Por sua formação intelectual, FHC tem uma cultura que lhe permite avistar longe e fundo, embora muitas vezes se possa contestar o uso que deu a tanto conhecimento. FHC tem uma retórica tão eficiente que consegue dar a impressão de que tem razão mesmo quando esta lhe falta. Num país onde mesmo a chamada elite pensante é uma massa ignorante, poucos tem formação para contestá-lo e um número ainda menor se atreve.
A maioria dos admiradores e críticos simplesmente nunca entende o que ele escreve. Adere ou repele. Muitos nem tentaram ler. Falam de teoria da dependencia sem saber do que se trata. Muitos nem sabem que essa “teoria” nunca foi formulada de forma coerente, como um projeto de explicação do país.
Como pensador, FHC teve dois momentos. Participou da construção do desenvolvimentismo, corrente que dominava o pensamento político dos anos 60, que pregava uma forte intervenção do Estado na economia e no progresso social. Tinha uma visão nacionalista e era herdeira, em graus variados, do pensamento marxista.
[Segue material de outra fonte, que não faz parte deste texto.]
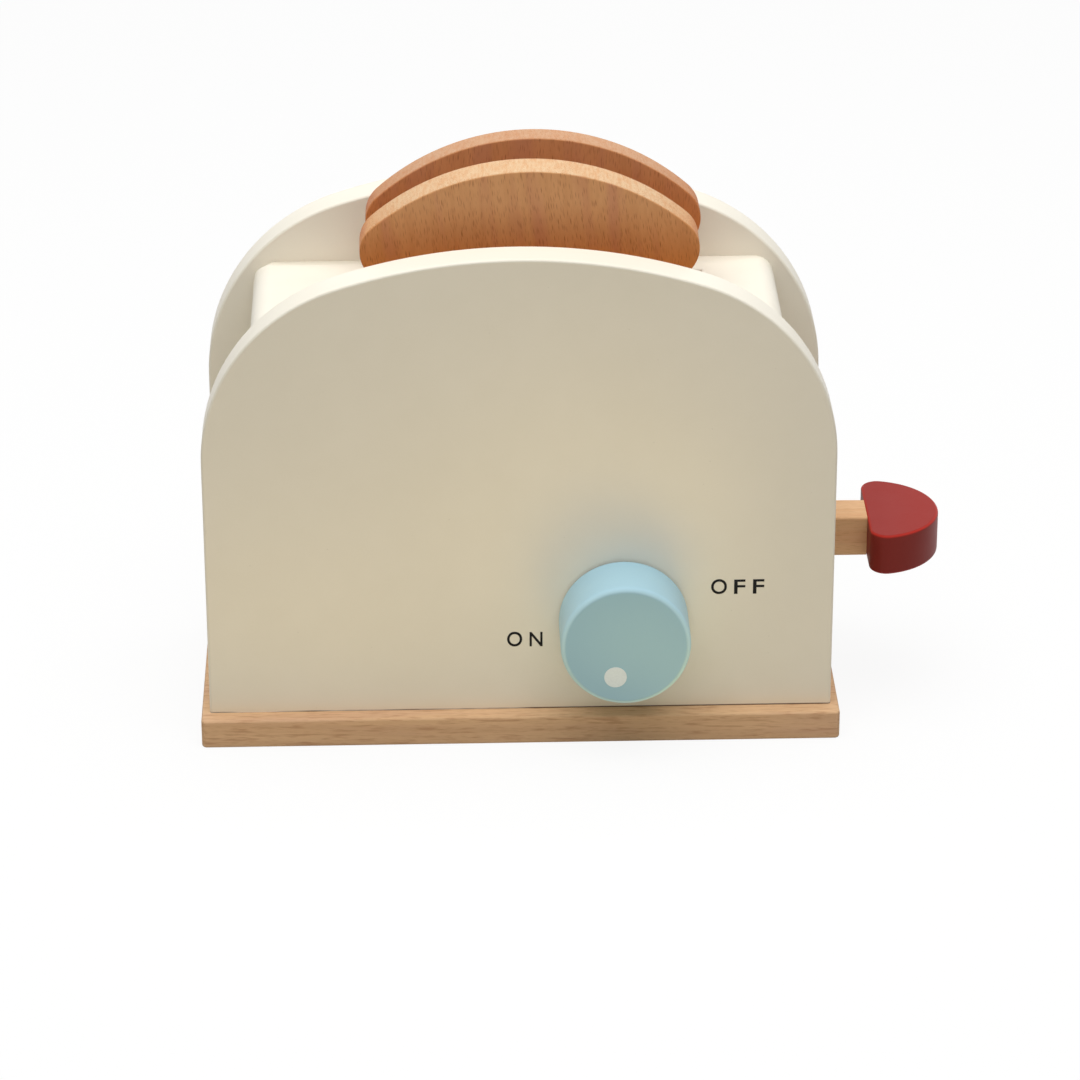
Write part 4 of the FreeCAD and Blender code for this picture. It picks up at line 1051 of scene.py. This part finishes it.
# %% [markdown]
# ## The body between the panels
#
# Two walls stand on the base board and carry the top board with its bread slots. The top board's
# ends are rounded where they can be seen, beside the panels. A body could be one box with holes
# in it, but the toy is screwed and dowelled from boards, and the joints show at the ends. So each
# board is its own piece. The two slots are chopped square, and each is a millimetre longer than the
# slice that it takes, at both ends. One slice stands a little further right, so its slot does too.

# %% Top board
inner_depth, body_half, top_low, top_thick, top_round = 54.8, 78.0, 116.8, 10.0, 6.0
slot_half, slot_pitch, slot_width = 50.3, 20.5, 14.17
front_shift, back_shift = 3.7, 5.3
top = bmesh.new()
rectangle(top, (-body_half, -inner_depth / 2), (body_half, inner_depth / 2))
for side, shift in ((-1, front_shift), (1, back_shift)):
    slot_low, slot_high = ((side * slot_pitch + reach * slot_width) / 2 for reach in (-1, 1))
    rectangle(top, (shift - slot_half, slot_low), (shift + slot_half, slot_high))
fill(top)
thicken(top, top_thick)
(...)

A partir dos anos 80/90, FHC tornou-se um advogado da economia de mercado, realizando uma conversão que incluiu a defesa de privatizações e o apoio cada vez mais firme ao papel das empresas privadas no desenvolvimento. Vários de seus antigos companheiros de viagem cobraram que nunca explicou o que estava errado no que dizia antes.